## [EXERCISE REQUIREMENTS]
Repeat the whole listing exactly.

## [AVAILABLE DATA]
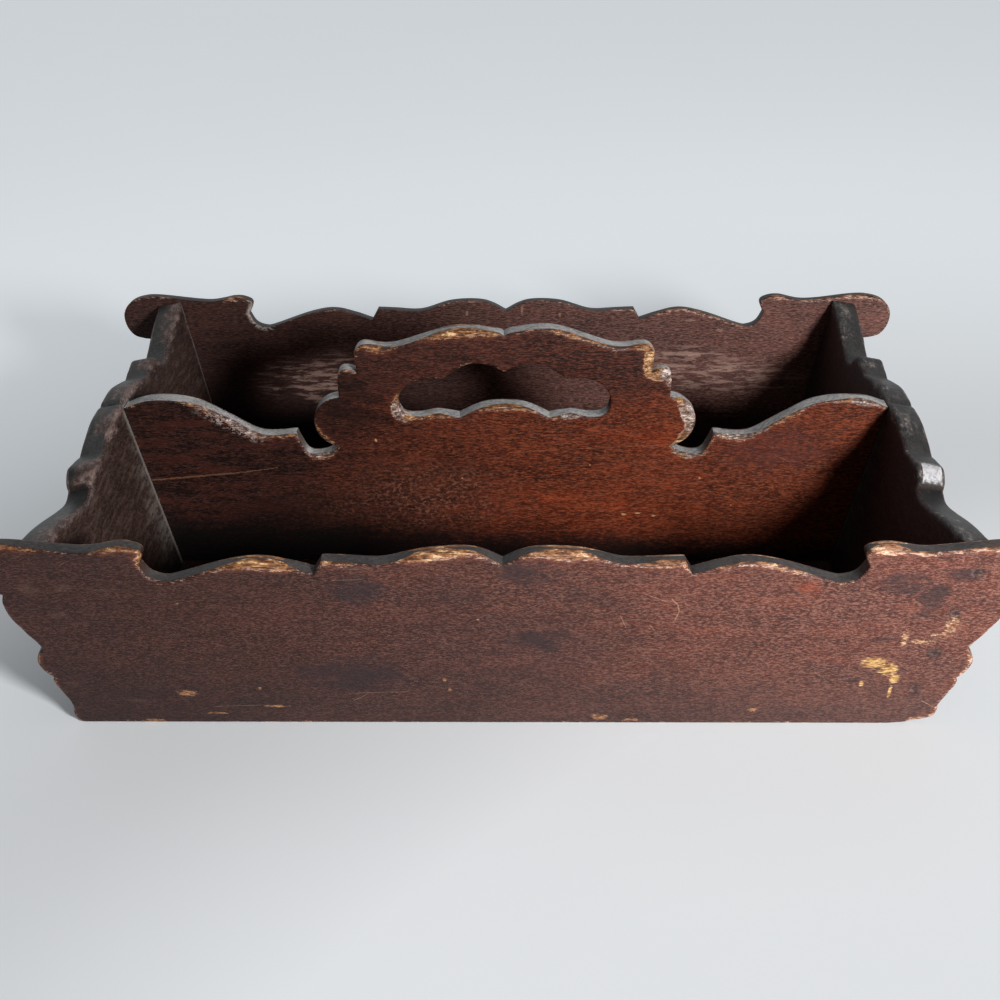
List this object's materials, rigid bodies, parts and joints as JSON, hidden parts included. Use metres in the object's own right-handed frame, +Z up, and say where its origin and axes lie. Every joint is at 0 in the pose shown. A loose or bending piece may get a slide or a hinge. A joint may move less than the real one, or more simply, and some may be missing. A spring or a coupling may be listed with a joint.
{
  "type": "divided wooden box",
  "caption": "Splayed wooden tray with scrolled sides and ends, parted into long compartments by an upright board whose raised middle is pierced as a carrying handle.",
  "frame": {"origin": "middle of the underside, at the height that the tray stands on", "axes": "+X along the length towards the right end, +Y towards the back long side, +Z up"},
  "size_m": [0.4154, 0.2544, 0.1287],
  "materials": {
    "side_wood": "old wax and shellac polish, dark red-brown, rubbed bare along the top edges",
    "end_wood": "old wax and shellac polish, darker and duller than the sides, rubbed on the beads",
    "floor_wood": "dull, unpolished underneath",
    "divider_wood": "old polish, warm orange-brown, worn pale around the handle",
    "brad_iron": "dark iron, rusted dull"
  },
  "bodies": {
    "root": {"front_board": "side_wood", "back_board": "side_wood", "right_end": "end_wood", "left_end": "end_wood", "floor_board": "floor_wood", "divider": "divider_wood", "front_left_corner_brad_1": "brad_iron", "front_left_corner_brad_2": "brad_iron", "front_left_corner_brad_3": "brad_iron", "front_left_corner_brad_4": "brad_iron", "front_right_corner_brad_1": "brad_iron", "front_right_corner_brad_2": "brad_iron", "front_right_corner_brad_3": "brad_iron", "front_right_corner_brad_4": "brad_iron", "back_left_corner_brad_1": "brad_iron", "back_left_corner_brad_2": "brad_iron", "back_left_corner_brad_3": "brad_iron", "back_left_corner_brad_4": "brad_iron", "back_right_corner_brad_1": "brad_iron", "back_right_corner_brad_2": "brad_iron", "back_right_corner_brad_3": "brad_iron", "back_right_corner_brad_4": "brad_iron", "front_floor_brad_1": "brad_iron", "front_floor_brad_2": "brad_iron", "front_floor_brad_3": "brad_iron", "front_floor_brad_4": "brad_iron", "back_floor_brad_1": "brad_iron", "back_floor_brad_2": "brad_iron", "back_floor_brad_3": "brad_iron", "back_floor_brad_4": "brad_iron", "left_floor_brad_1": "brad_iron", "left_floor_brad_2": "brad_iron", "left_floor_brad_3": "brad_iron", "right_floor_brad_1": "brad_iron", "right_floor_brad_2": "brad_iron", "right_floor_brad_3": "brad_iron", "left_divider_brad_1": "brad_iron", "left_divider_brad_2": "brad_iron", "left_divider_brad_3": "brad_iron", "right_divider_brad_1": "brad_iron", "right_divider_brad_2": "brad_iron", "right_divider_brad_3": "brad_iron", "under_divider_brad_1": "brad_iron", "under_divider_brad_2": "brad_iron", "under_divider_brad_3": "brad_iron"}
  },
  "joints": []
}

## [REPLY TO THE EXERCISE]
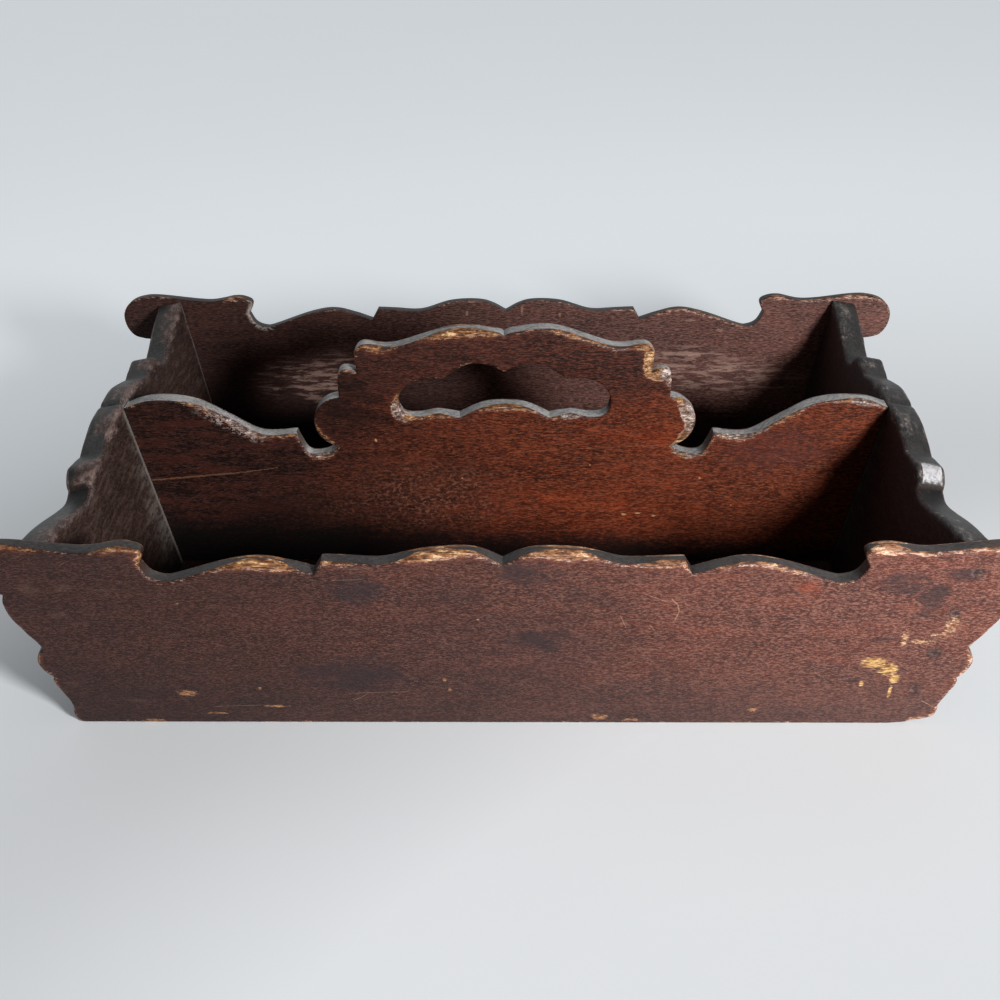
List this object's materials, rigid bodies, parts and joints as JSON, hidden parts included. Use metres in the object's own right-handed frame, +Z up, and say where its origin and axes lie. Every joint is at 0 in the pose shown. A loose or bending piece may get a slide or a hinge. A joint may move less than the real one, or more simply, and some may be missing. A spring or a coupling may be listed with a joint.
{
  "type": "divided wooden box",
  "caption": "Splayed wooden tray with scrolled sides and ends, parted into long compartments by an upright board whose raised middle is pierced as a carrying handle.",
  "frame": {"origin": "middle of the underside, at the height that the tray stands on", "axes": "+X along the length towards the right end, +Y towards the back long side, +Z up"},
  "size_m": [0.4154, 0.2544, 0.1287],
  "materials": {
    "side_wood": "old wax and shellac polish, dark red-brown, rubbed bare along the top edges",
    "end_wood": "old wax and shellac polish, darker and duller than the sides, rubbed on the beads",
    "floor_wood": "dull, unpolished underneath",
    "divider_wood": "old polish, warm orange-brown, worn pale around the handle",
    "brad_iron": "dark iron, rusted dull"
  },
  "bodies": {
    "root": {"front_board": "side_wood", "back_board": "side_wood", "right_end": "end_wood", "left_end": "end_wood", "floor_board": "floor_wood", "divider": "divider_wood", "front_left_corner_brad_1": "brad_iron", "front_left_corner_brad_2": "brad_iron", "front_left_corner_brad_3": "brad_iron", "front_left_corner_brad_4": "brad_iron", "front_right_corner_brad_1": "brad_iron", "front_right_corner_brad_2": "brad_iron", "front_right_corner_brad_3": "brad_iron", "front_right_corner_brad_4": "brad_iron", "back_left_corner_brad_1": "brad_iron", "back_left_corner_brad_2": "brad_iron", "back_left_corner_brad_3": "brad_iron", "back_left_corner_brad_4": "brad_iron", "back_right_corner_brad_1": "brad_iron", "back_right_corner_brad_2": "brad_iron", "back_right_corner_brad_3": "brad_iron", "back_right_corner_brad_4": "brad_iron", "front_floor_brad_1": "brad_iron", "front_floor_brad_2": "brad_iron", "front_floor_brad_3": "brad_iron", "front_floor_brad_4": "brad_iron", "back_floor_brad_1": "brad_iron", "back_floor_brad_2": "brad_iron", "back_floor_brad_3": "brad_iron", "back_floor_brad_4": "brad_iron", "left_floor_brad_1": "brad_iron", "left_floor_brad_2": "brad_iron", "left_floor_brad_3": "brad_iron", "right_floor_brad_1": "brad_iron", "right_floor_brad_2": "brad_iron", "right_floor_brad_3": "brad_iron", "left_divider_brad_1": "brad_iron", "left_divider_brad_2": "brad_iron", "left_divider_brad_3": "brad_iron", "right_divider_brad_1": "brad_iron", "right_divider_brad_2": "brad_iron", "right_divider_brad_3": "brad_iron", "under_divider_brad_1": "brad_iron", "under_divider_brad_2": "brad_iron", "under_divider_brad_3": "brad_iron"}
  },
  "joints": []
}